### Your task
Write out exactly the lines from the start of the entries through the one that contains "NOTCH_DEPTH = 8.0", including both.

[3D code data]
((

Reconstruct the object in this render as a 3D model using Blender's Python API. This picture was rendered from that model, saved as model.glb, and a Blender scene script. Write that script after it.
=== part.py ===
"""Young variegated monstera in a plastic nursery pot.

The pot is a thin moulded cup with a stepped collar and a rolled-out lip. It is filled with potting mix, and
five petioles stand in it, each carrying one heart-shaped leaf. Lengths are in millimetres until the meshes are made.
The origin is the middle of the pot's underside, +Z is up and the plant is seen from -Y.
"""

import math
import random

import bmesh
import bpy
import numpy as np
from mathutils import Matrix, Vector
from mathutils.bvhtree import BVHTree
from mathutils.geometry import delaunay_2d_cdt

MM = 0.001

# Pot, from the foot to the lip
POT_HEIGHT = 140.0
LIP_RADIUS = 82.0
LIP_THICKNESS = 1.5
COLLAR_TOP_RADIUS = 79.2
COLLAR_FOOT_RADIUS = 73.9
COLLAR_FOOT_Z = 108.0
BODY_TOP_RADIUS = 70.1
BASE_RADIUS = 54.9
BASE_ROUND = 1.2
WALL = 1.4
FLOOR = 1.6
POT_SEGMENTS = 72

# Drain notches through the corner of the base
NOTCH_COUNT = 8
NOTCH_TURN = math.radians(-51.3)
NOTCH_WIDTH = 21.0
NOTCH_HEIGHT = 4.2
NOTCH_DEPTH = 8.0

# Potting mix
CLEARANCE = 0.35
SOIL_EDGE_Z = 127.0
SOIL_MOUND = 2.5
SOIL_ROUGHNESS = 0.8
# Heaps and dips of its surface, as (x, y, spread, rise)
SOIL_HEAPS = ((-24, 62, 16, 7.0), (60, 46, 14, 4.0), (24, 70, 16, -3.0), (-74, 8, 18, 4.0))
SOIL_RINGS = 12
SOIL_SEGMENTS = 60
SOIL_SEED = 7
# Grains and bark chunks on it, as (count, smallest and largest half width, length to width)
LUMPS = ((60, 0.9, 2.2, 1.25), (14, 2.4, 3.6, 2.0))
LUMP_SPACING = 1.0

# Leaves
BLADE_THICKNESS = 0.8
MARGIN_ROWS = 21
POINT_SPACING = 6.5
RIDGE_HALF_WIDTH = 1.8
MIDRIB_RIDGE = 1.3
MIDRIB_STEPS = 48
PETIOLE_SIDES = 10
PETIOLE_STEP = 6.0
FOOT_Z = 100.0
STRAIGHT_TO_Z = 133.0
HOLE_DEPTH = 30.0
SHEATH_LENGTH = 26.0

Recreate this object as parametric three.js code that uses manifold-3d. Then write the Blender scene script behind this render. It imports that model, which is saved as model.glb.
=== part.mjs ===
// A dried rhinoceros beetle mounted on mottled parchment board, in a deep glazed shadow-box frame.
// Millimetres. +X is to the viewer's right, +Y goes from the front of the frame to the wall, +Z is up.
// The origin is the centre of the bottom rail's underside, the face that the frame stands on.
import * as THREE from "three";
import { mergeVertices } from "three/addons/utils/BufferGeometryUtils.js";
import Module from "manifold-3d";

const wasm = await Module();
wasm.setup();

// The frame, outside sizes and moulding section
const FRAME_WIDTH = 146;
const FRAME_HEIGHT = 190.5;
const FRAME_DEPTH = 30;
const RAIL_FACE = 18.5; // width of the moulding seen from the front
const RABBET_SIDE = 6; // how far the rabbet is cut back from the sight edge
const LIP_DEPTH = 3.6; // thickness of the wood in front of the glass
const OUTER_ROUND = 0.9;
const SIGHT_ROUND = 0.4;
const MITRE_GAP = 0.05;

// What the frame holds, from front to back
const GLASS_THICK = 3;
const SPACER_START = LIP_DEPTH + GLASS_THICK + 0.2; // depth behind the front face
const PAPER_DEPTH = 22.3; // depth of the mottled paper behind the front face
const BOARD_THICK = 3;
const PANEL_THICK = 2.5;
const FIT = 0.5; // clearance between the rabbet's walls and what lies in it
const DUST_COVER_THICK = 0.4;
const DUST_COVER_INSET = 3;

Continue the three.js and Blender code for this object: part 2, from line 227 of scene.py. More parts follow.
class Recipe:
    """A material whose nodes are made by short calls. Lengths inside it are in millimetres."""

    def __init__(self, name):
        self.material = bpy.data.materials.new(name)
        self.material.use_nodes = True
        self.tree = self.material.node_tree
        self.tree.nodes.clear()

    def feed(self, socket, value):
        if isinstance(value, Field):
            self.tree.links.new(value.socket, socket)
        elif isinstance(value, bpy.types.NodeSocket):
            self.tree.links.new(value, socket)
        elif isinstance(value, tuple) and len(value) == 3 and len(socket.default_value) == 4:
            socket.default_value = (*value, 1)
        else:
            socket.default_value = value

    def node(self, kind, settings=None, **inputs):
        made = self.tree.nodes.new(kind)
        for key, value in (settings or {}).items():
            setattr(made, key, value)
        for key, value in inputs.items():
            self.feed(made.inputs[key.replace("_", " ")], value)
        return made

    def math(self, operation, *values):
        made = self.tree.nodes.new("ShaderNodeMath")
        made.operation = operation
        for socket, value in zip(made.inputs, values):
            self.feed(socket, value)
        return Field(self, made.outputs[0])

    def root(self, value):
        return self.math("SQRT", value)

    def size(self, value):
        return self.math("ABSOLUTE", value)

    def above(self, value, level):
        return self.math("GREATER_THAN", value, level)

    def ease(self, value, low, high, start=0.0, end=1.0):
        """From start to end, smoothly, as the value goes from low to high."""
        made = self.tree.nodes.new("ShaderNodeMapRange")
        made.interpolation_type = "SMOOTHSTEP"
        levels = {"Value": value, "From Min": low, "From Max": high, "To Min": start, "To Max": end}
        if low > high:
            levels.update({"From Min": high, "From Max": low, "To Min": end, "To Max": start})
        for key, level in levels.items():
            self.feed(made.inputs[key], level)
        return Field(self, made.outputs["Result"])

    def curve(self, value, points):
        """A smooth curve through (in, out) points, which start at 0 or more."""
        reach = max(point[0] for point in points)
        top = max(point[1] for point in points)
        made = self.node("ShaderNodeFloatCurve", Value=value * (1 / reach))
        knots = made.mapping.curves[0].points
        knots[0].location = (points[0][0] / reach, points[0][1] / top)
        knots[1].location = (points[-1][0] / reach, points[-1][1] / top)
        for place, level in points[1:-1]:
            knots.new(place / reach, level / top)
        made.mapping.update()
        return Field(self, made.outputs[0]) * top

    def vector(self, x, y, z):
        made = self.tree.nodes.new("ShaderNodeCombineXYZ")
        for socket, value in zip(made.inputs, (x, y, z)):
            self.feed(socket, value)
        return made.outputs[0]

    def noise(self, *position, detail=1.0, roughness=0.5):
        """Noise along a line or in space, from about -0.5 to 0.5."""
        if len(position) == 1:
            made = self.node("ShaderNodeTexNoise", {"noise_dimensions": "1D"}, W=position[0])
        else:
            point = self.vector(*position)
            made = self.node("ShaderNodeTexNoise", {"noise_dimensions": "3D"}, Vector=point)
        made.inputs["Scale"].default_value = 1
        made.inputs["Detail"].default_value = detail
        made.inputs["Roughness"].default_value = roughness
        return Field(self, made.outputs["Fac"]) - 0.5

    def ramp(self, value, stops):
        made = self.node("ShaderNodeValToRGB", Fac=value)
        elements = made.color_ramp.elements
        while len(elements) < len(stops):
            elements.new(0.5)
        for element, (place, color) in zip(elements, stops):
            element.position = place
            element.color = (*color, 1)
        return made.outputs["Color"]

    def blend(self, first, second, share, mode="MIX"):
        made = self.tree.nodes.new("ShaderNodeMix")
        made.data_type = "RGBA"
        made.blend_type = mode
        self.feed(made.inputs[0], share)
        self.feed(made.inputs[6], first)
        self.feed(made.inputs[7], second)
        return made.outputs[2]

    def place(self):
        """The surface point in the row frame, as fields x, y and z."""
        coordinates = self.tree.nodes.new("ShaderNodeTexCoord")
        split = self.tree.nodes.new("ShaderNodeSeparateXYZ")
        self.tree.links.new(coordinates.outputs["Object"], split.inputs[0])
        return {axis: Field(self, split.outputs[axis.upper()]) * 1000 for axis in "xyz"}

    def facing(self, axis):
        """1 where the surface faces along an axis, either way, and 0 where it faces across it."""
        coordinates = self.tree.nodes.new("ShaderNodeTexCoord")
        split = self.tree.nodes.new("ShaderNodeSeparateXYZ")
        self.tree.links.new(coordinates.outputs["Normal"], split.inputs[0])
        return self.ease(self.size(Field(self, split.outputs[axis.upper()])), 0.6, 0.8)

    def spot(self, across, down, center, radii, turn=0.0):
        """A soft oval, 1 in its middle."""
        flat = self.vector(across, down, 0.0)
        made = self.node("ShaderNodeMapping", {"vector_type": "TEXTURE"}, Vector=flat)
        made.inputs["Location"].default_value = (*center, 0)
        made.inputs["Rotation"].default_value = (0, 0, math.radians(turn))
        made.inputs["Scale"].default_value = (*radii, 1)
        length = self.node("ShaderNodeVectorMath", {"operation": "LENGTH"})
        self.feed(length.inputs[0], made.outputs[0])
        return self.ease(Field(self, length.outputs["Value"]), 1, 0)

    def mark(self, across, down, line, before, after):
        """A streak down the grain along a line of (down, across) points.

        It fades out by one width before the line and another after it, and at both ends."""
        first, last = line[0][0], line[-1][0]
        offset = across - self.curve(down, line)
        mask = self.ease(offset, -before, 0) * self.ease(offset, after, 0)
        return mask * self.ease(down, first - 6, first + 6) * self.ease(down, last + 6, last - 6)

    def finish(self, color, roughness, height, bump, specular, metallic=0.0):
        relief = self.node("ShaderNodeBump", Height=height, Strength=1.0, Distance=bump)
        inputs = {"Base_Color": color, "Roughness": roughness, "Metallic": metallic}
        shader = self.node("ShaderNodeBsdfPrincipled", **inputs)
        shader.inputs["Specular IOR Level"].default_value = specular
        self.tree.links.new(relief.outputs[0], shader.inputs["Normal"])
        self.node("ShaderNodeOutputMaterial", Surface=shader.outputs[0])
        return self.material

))

### Result of this exercise
Reconstruct the object in this render as a 3D model using Blender's Python API. This picture was rendered from that model, saved as model.glb, and a Blender scene script. Write that script after it.
=== part.py ===
"""Young variegated monstera in a plastic nursery pot.

The pot is a thin moulded cup with a stepped collar and a rolled-out lip. It is filled with potting mix, and
five petioles stand in it, each carrying one heart-shaped leaf. Lengths are in millimetres until the meshes are made.
The origin is the middle of the pot's underside, +Z is up and the plant is seen from -Y.
"""

import math
import random

import bmesh
import bpy
import numpy as np
from mathutils import Matrix, Vector
from mathutils.bvhtree import BVHTree
from mathutils.geometry import delaunay_2d_cdt

MM = 0.001

# Pot, from the foot to the lip
POT_HEIGHT = 140.0
LIP_RADIUS = 82.0
LIP_THICKNESS = 1.5
COLLAR_TOP_RADIUS = 79.2
COLLAR_FOOT_RADIUS = 73.9
COLLAR_FOOT_Z = 108.0
BODY_TOP_RADIUS = 70.1
BASE_RADIUS = 54.9
BASE_ROUND = 1.2
WALL = 1.4
FLOOR = 1.6
POT_SEGMENTS = 72

# Drain notches through the corner of the base
NOTCH_COUNT = 8
NOTCH_TURN = math.radians(-51.3)
NOTCH_WIDTH = 21.0
NOTCH_HEIGHT = 4.2
NOTCH_DEPTH = 8.0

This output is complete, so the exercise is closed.